The first “Japan Houses” will be set up in London, Los Angeles, and Sao Paulo by the end of 2016, but the plan does not end there. “We are half-satisfied. By mobilizing all means, we must strengthen Japan’s information strategy…so that in a real sense, we can have (others) properly understand what is good about Japan,” said Yoshiaki Harada, a lawmaker with Abe’s ruling Liberal Democratic Party (LDP).

Japan also recently provided $5 million to Columbia University for a Japan studies position. It was the first time Tokyo has made such a grant in more than four decades. “There is a fear that Japan is losing out in an information war with South Korea and China and that we must catch up,” said Kan Kimura of Kobe University.

This concerted ideological campaign is part of the Abe government’s remilitarization of Japan and preparation for war.
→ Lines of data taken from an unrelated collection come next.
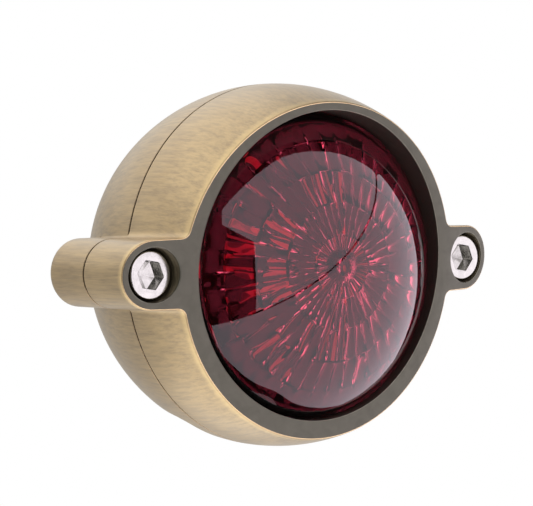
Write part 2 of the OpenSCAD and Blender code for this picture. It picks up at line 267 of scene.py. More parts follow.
class LoopMesh:
    """Collects welded points, quads between loops, and filled faces with holes."""

    def __init__(self):
        self.points, self.index, self.faces, self.finish, self.wear_and_highlight = [], {}, [], [], {}

    def loop(self, xs, depths, zs, wear_and_highlight=0.0):
        row = []
        size = np.shape(xs)
        for x, d, z, w in zip(xs, np.broadcast_to(depths, size), zs, np.broadcast_to(wear_and_highlight, size)):
            key = (round(float(x), 4), round(float(d), 4), round(float(z), 4))
            if key not in self.index:
                self.index[key] = len(self.points)
                self.points.append(key)
            self.wear_and_highlight[self.index[key]] = max(float(w), self.wear_and_highlight.get(self.index[key], 0.0))
            row.append(self.index[key])
        return row

    def strip(self, a, b, finish=0):
        for i in range(len(a)):
            j = (i + 1) % len(a)
            quad = [a[i], a[j], b[j], b[i]]
            face = [v for k, v in enumerate(quad) if v != quad[k - 1]]
            if len(set(face)) > 2:
                self.faces.append(face)
                self.finish.append(finish)

    def stack(self, loops, finish=0):
        for a, b in zip(loops, loops[1:]):
            self.strip(a, b, finish)

    def fill(self, outer, holes, finish=0):
        """Fills between an outer loop and its holes, working in x and z."""
        rows = [outer, *holes]
        flat = [i for row in rows for i in row]
        plan = [Vector((self.points[i][0], self.points[i][2])) for i in flat]
        edges, start = [], 0
        for row in rows:
            edges += [(start + k, start + (k + 1) % len(row)) for k in range(len(row))]
            start += len(row)
        verts, _, faces, origin, _, _ = geometry.delaunay_2d_cdt(plan, edges, [], 1, 1e-5)
        rings = [np.array([self.points[i] for i in row])[:, [0, 2]] for row in holes]
        for face in faces:
            middle = sum((verts[k] for k in face), Vector((0, 0))) / len(face)
            if any(inside(ring, middle) for ring in rings):
                continue
            self.faces.append([flat[origin[k][0]] for k in face])
            self.finish.append(finish)

    def build(self, name, materials, sharp=32):
        made = mesh_object(name, [place(*p) for p in self.points], self.faces)
        mesh = made.data
        for m in materials:
            mesh.materials.append(m)
        mesh.polygons.foreach_set("material_index", self.finish)
        # The per-point value marks edges that are worn bright and also carry a painted highlight.
        worn_and_highlit = mesh.attributes.new("wear_and_highlight", "FLOAT", "POINT")
        worn_and_highlit.data.foreach_set("value", [self.wear_and_highlight[i] for i in range(len(self.points))])
        tidy_normals(made, sharp)
        return made


def inside(ring, point):
    """Whether a point lies inside a closed ring of x, z points."""
    x, z = ring[:, 0] - point[0], ring[:, 1] - point[1]
    turn = np.arctan2(x * np.roll(z, -1) - z * np.roll(x, -1), x * np.roll(x, -1) + z * np.roll(z, -1))
    return abs(turn.sum()) > math.pi


def tidy_normals(made, sharp=32):
    """Faces outwards, smooth shading, and edges sharper than an angle left crisp."""
    work = bmesh.new()
    work.from_mesh(made.data)
    bmesh.ops.recalc_face_normals(work, faces=work.faces)
    work.to_mesh(made.data)
    work.free()
    made.data.polygons.foreach_set("use_smooth", [True] * len(made.data.polygons))
    made.data.set_sharp_from_angle(angle=math.radians(sharp))


# %% [markdown]
# ## The front half
# It is turned from bar, milled round two ears, then brushed, so its edges are softly
# broken and the plating is worn bright along them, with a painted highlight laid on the
# same edges. A bevel modifier on the imported mesh would break at its long thin triangles. Drawing the outline
# as stations (ear tip, ear
# side, fillet, ring) gives every edge its own rounding with the same number of points.

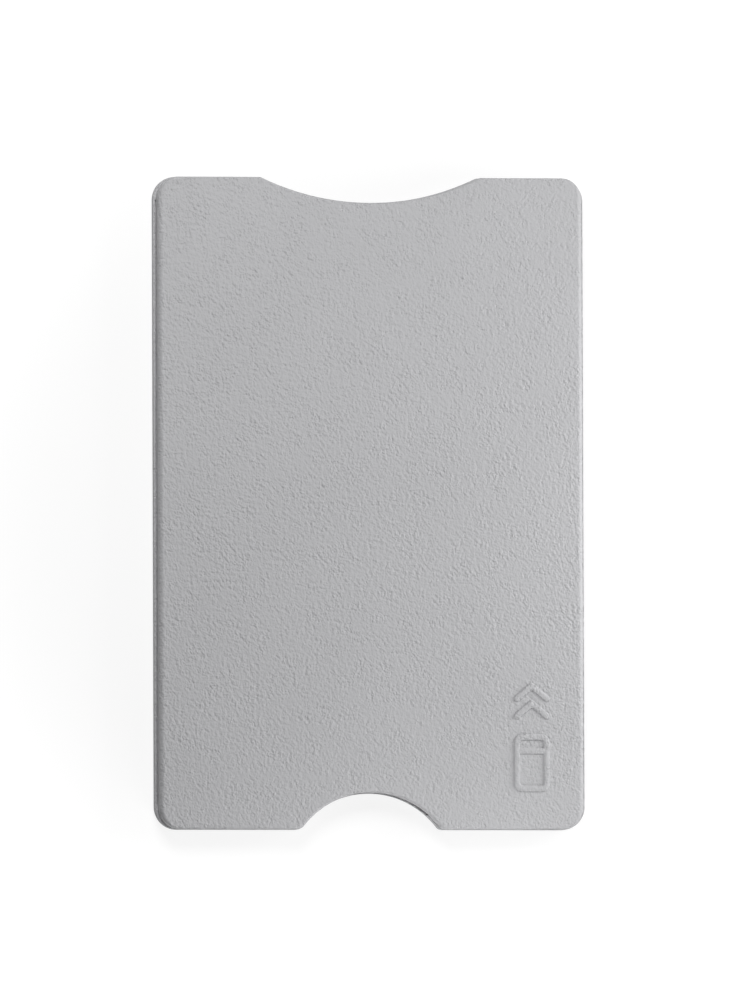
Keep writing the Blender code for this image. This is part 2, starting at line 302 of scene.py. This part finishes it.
front_shell = half_shell("card_case_front", FRONT_INSETS, FRONT_PARTING, FRONT_FACE, FRONT_ROUNDS)
front_cuts = [
    plate("front_pocket", pocket_outline(), FRONT_PARTING - OVERRUN, FRONT_CEILING),
    plate("front_recess", recess_outline(), FRONT_CEILING - OVERRUN, FRONT_CEILING + RECESS_DEPTH),
    mouth_slope("front_slope", FRONT_INSETS[1], FRONT_CEILING, 1),
]
tongue_heights = (FRONT_PARTING - TONGUE_HEIGHT, FRONT_PARTING + TONGUE_ROOT)
front_joins = [plate(f"{name}_tongue", tongue_outline(side, 0), *tongue_heights) for name, side in SIDES]


# Raised mark: part of the front shell's moulding, a card outline with a stripe and two chevrons that
# point to the mouth. Its strokes stand 0.25 mm proud, with soft edges and a smoother top. A stroke's
# corner is rounder than its soft edge is wide, so that the edge doesn't fold.

MARK_CENTRE = (22.3, -35.835)
MARK_HALF = (2.5, 3.965)
MARK_ROOT = 0.3
MARK_RELIEF = 0.25
STRIPE_RELIEF = 0.24
STROKE = 0.85
STROKE_DRAFT = 0.02
STROKE_FOOT = 0.1
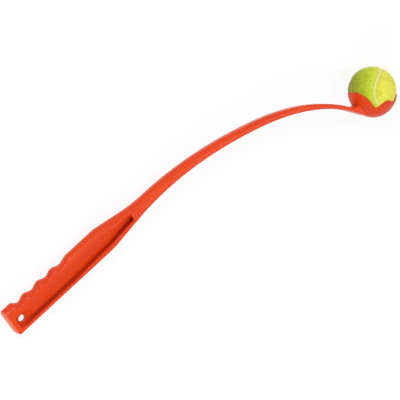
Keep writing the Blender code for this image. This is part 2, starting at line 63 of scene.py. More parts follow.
def clamp(share):
    return min(max(share, 0), 1)


def halfWave(share):
    return (1 - cos(pi * clamp(share))) / 2


def softRamp(share, softStart, softEnd):
    # straight rise from 0 to 1 whose first and last shares are eased
    share = clamp(share)
    speed = 1 / (1 - softStart / 2 - softEnd / 2)
    if share < softStart:
        return speed * share ** 2 / (2 * softStart)
    if share > 1 - softEnd:
        return 1 - speed * (1 - share) ** 2 / (2 * softEnd)
    return speed * (share - softStart / 2)


def blended(share, *values):
    # smooth run from the first value to the last, pulled by those between
    while len(values) > 1:
        values = [lerp(start, end, share) for start, end in zip(values, values[1:])]
    return values[0]


def heading(angle):
    return Vector((cos(angle), sin(angle), 0))


def bezier(start, startHeading, end, endHeading, share):
    # point and heading on a cubic curve between two knots
    pull = (end - start).length / 3
    points = [start, start + heading(startHeading) * pull, end - heading(endHeading) * pull, end]
    while len(points) > 2:
        points = [near.lerp(far, share) for near, far in zip(points, points[1:])]
    before, after = points
    step = after - before
    return before.lerp(after, share), atan2(step.y, step.x)


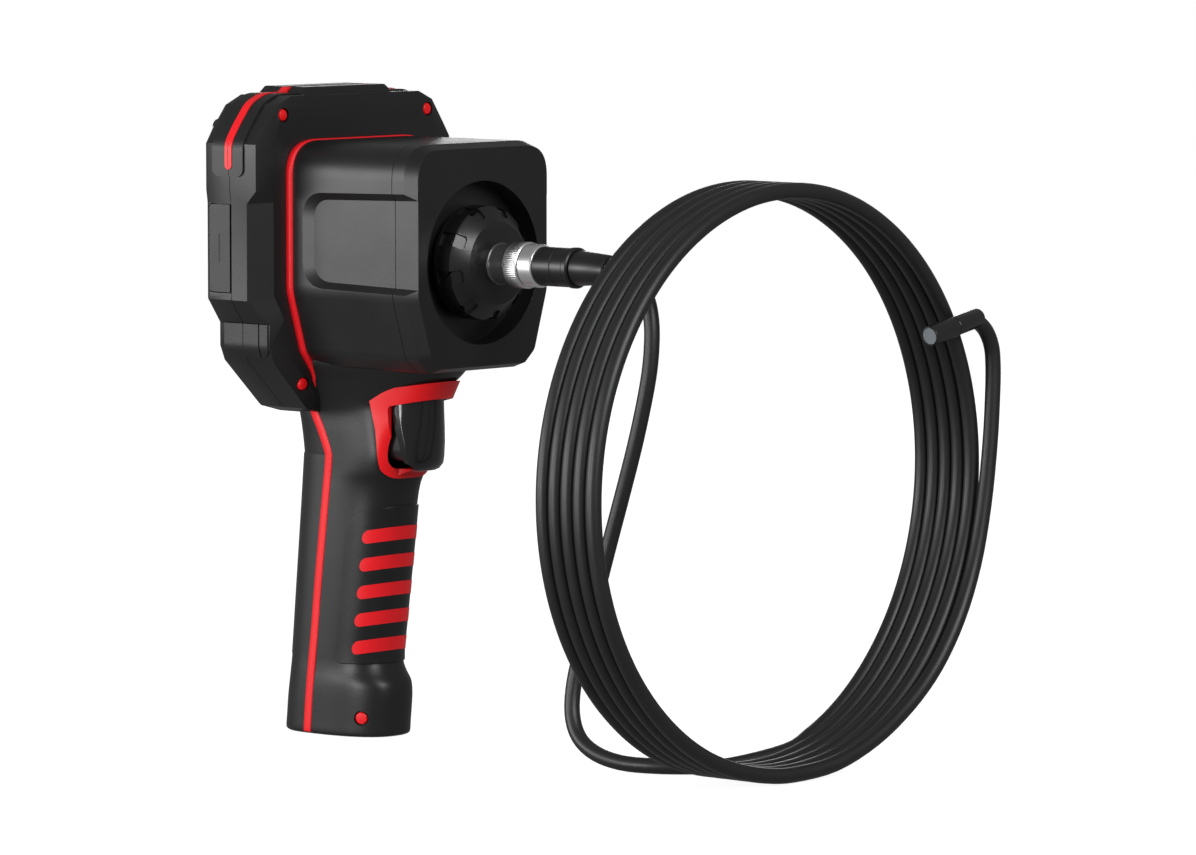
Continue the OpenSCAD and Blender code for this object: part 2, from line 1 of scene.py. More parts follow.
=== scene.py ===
"""Looks of the pistol-grip video borescope. Lengths are in millimetres and scaled on the way in."""

import math

import bmesh
import bpy
from mathutils import Matrix, Vector


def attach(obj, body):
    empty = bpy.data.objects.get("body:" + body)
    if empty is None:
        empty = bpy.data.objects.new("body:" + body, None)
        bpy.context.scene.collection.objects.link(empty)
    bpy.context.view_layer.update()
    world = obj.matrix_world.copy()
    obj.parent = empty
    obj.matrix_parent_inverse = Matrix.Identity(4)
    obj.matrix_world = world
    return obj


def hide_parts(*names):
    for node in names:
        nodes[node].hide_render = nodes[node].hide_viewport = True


MM = 0.001
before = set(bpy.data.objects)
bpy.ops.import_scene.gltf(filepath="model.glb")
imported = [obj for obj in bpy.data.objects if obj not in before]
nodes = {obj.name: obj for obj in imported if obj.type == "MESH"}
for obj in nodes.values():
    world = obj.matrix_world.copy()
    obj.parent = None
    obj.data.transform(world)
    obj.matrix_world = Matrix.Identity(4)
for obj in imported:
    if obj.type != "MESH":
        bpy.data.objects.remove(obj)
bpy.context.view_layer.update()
scene = bpy.context.scene
scene.view_settings.view_transform = "Standard"


# ---------- camera ----------

EYE = (1.88467, -1.96972, 0.35701)
AIM = (0.07277, 0.06481, 0.11935)
LENS_MM = 210.26
SENSOR_MM = 36


def add_camera():
    data = bpy.data.cameras.new("camera")
    data.lens = LENS_MM
    data.sensor_width = SENSOR_MM
    data.clip_end = 200
    obj = bpy.data.objects.new("camera", data)
    scene.collection.objects.link(obj)
    eye, aim = Vector(EYE), Vector(AIM)
    obj.location = eye
    obj.rotation_euler = (aim - eye).to_track_quat("-Z", "Y").to_euler()
    scene.camera = obj


add_camera()


# ---------- helpers: numbers ----------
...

It is aimed at whipping up patriotic sentiment at home to dragoon a new generation of youth to go off to war, while blunting criticism abroad not only of past crimes, but the Japanese government’s current military build-up.

All of this has been encouraged by the United States as part of its “pivot to Asia,” designed to undermine China economically and militarily encircle it. While it is fully supportive of the “pivot,” the Abe government is also seeking to remilitarize to prosecute the economic and strategic interests of Japanese imperialism, even if they conflict with those of the US.